If you’re on a tight budget, paint can give you the most impact. Stripes are a bonus because they eliminate the need for wall decor and create interest. Plus, stripes can make a room appear wider and more expansive.
In this room, the color blue takes over the space, in terms of furniture, carpet, and wall paint. This is a great soothing hue for the children’s bedroom. And, if you get tired of the same shade all over, several other colors that can pair up with blue.
‘A painted stripe is an inexpensive alternative to wallpaper and adds interest in a kid’s room,’ says George. ‘Because the base wall color is neutral, the overall effect of the room is calm and soft. But, the bold stripe adds an element of fun.’
What color paint is best for kids room?
When it comes to children’s bedrooms, no color is a no-no. Neutrals and in fact, even black can be used to highlight a section of the room. The advantage of color is that it can be used to section off spaces. Perhaps a painted bookshelf will help the child keep the room organized and know where to keep what.
Color also opens up a child’s mind, imagination, and curiosity to learn more. Usually, pastel colors go well in a kid’s room as these are softer tones that don’t overwhelm and can help them relax and sleep.

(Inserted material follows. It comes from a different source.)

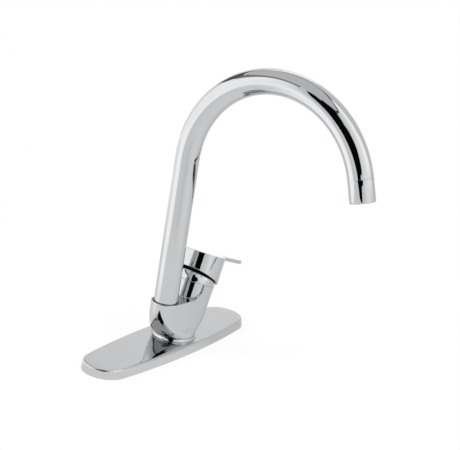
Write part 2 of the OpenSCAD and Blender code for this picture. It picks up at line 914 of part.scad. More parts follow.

While pink and blue are the usual suspects for kids’ bedrooms, even red has the potential to be a good contender. You simply need to find the right shade. A terracotta or rust tone can be a rich, warm and welcoming color. Make sure to have lots of toys and fun things in a darker room like this to keep the mood of your child’s room light.
Yellow is a terrific color as it has an inherent bright, happy personality. Consider choosing ones that have a brown or grey undertone as a very bright or surgery yellow can make a child too overactive and stimulated.
Another way with paint colors is to use blocks of different colors throughout the room. By spacing them out, you can make sure none of them overwhelming you. Choose blues, greens, and greys for a more cohesive scheme.